• Material for this task

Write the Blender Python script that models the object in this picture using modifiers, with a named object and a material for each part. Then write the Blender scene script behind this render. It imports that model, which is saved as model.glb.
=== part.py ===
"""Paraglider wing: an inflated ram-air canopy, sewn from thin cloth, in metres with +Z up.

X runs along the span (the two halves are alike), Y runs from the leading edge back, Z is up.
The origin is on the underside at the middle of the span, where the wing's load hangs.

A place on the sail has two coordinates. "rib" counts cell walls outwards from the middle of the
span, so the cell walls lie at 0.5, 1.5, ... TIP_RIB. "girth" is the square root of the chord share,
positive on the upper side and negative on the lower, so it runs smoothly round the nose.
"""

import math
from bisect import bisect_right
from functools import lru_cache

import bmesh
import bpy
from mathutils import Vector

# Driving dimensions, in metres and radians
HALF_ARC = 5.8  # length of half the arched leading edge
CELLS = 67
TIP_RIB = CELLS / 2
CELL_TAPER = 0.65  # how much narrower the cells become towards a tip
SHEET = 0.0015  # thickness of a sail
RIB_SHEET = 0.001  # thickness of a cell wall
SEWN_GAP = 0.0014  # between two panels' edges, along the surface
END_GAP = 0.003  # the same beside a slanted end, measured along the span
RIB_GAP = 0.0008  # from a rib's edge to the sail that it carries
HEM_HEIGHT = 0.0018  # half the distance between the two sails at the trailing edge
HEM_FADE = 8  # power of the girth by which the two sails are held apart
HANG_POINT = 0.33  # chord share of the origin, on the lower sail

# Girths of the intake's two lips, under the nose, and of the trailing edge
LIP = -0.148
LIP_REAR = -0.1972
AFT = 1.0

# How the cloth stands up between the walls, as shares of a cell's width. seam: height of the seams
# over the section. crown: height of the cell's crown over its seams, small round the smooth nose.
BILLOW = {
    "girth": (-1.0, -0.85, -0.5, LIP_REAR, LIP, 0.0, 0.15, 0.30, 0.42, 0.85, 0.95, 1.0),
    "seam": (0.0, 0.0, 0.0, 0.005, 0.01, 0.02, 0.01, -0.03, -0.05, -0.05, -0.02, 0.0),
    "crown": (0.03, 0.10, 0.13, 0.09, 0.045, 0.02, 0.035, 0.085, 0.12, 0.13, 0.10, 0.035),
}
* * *
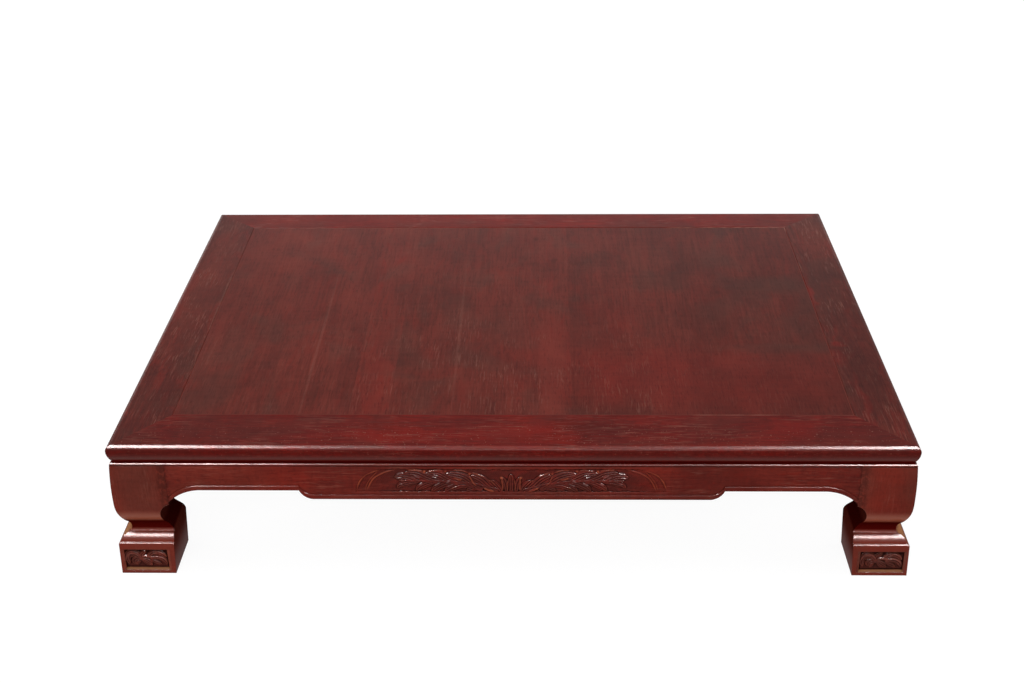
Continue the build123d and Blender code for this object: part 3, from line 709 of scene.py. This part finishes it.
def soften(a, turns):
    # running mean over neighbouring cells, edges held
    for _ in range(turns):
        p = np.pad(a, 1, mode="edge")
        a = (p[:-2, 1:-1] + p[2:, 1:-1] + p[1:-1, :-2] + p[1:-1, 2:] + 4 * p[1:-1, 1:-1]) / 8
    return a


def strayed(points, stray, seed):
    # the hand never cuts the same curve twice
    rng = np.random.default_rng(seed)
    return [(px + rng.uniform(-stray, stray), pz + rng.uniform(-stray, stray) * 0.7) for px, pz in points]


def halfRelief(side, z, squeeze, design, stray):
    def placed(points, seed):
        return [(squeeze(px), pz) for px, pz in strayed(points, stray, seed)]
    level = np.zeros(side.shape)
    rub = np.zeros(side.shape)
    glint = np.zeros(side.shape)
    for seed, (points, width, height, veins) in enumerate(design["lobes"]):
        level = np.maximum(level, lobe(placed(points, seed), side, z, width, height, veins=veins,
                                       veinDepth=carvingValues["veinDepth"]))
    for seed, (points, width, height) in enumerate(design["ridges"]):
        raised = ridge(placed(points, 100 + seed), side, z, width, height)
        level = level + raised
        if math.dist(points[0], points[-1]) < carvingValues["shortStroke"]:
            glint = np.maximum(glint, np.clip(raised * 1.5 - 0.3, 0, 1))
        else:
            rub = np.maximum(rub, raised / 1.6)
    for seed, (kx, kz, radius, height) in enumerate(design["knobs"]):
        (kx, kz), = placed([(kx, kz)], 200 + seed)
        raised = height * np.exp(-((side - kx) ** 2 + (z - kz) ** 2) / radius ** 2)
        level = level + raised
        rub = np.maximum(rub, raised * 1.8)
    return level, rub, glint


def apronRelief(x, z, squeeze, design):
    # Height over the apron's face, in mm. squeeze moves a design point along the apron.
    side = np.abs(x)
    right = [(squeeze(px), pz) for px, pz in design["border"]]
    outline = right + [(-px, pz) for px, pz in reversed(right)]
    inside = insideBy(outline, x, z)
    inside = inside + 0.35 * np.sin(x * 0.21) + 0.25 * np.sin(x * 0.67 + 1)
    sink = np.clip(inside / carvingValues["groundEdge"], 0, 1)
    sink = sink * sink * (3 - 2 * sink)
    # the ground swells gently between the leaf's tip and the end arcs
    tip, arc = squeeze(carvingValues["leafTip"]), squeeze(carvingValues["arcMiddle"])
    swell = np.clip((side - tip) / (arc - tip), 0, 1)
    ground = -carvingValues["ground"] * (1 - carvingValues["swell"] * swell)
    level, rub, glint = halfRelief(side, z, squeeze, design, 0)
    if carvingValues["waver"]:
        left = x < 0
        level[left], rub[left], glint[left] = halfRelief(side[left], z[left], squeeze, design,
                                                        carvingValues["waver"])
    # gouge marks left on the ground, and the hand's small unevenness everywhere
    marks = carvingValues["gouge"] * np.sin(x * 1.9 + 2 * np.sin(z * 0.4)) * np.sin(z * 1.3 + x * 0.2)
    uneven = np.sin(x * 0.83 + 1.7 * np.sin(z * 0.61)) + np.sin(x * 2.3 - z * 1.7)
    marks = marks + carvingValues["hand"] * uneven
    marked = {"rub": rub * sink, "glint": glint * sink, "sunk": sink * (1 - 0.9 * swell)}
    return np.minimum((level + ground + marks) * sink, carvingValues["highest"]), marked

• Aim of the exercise
Using the entries above, return each line in which the word "that" occurs.

• Solution for this task
Write the Blender Python script that models the object in this picture using modifiers, with a named object and a material for each part. Then write the Blender scene script behind this render. It imports that model, which is saved as model.glb.
RIB_GAP = 0.0008  # from a rib's edge to the sail that it carries